I can recall eating labna in high school when I used to trade lunch bites with my muslim friends who brought in biryani.  If you don’t know what biryani it is a rice based dish, that either vegetables or some type of meat, and is very aromatic.  Many Indians, Iranians, and Pakistanis consume and make this dish.  What I learned is that labna is put into this hot rice dish because the fat content is high enough so it does not curdle.  Labna is used in both sweet and savory dishes.
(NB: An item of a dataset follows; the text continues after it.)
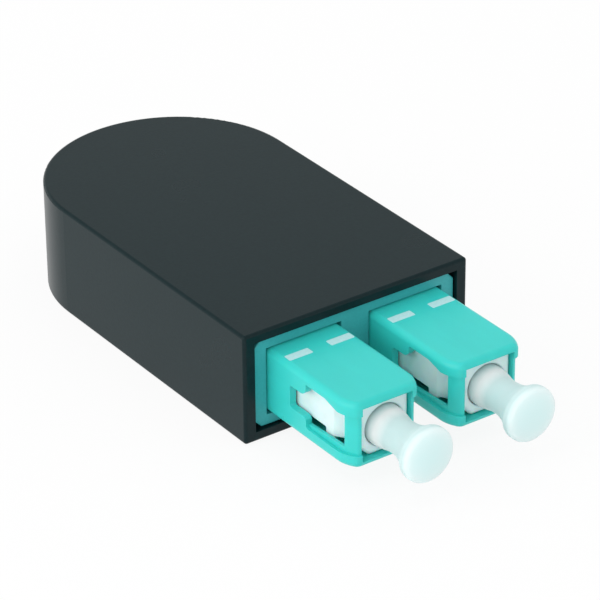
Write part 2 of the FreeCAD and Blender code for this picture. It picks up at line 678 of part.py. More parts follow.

Suggestions on what I should do with the rest of it

  • Combine with olive oil and fresh herbs like parsley or  dill to make a dip for vegetables and breads.
  • Make the traditional indian dessert kunafa
  • Maybe a spinach quiche with tahini and labna
  • A salad dressing (rocked it out with some olive oil, garlic, sparkling water, and black pepper)
  • Cheesecake

Here is how to make your own Labna (from the Nourished Kitchen)

Labna Ingredients

  • 1 Quart to ½ Gallon of Fresh Yogurt (see sources)
  • ½ Teaspoon Unrefined Salt per quart of yogurt
  • Extra Virgin Unrefined Olive Oil (see sources, optional ingredient)
  • Herbs (optional ingredient)

Labna Instructions

  1. Set your sieve above your bowl.
  2. Fold the cheesecloth into quarters and set it inside the sieve.
  3. Mix yogurt with unrefined sea salt.
  4. Pour the yogurt and salt mixture into the sieve lined with cheesecloth.
  5. The initial straining will happen quickly as the bulk of the liquid and some of the yogurt itself will strain through the cloth and sieve into the bowl.
  6. After the initial straining (5 – 10 minutes or so), gradually and carefully fold the ends of the cheesecloth in toward the center and twist them gently into a nice, tight package of yogurt that can easily hang from a hook.
  7. Tie the package together with a rubberband and hang it from a hook, placing your bowl beneath to catch any dripping whey.
  8. If you do not have a hook set up, you can tie off the package and leave it in your strainer provided you watch the level of the whey, ensuring it never reaches the strainer. Hanging from a hook speeds up the straining process.
  9. Hang your yogurt for at least 12 hours and preferably 18 – 24. The longer you hang the yogurt, the thicker your labneh will be.
  10. After your yogurt has hung for a sufficient period of time, remove it from the hook and gently take off the cheesecloth. You’ll find that the yogurt is smooth and thick like cream cheese.
  11. You can store the yogurt in small mason jars in the refrigerator or store them in olive oil with herbs.
  12. To store labneh with olive oil, roll the labneh into small walnut-sized balls and gently place them into a mason jar with fresh herbs. I like to use violetta basil, but you can use any herbs that suit your preference. Cover them with oil. I have read that labneh can be stored this way at room temperature, but I store labneh in the refrigerator.
  13. Store your whey for later use.

Remember: Preparing labneh at home leaves you with ample whey which is strained away from the semi-solid cheese. This whey is similarly rich in beneficial bacteria and as such is slightly acidic. Don’t throw it away, the thin faintly green-looking liquid is quite valuable. You can use it to soak grains to render them more digestible, in bread baking, as a starter for fermented foods and in smoothies for extra protein and probiotics. Whey should keep, refrigerated, for up to six months. We usually use ours within two weeks.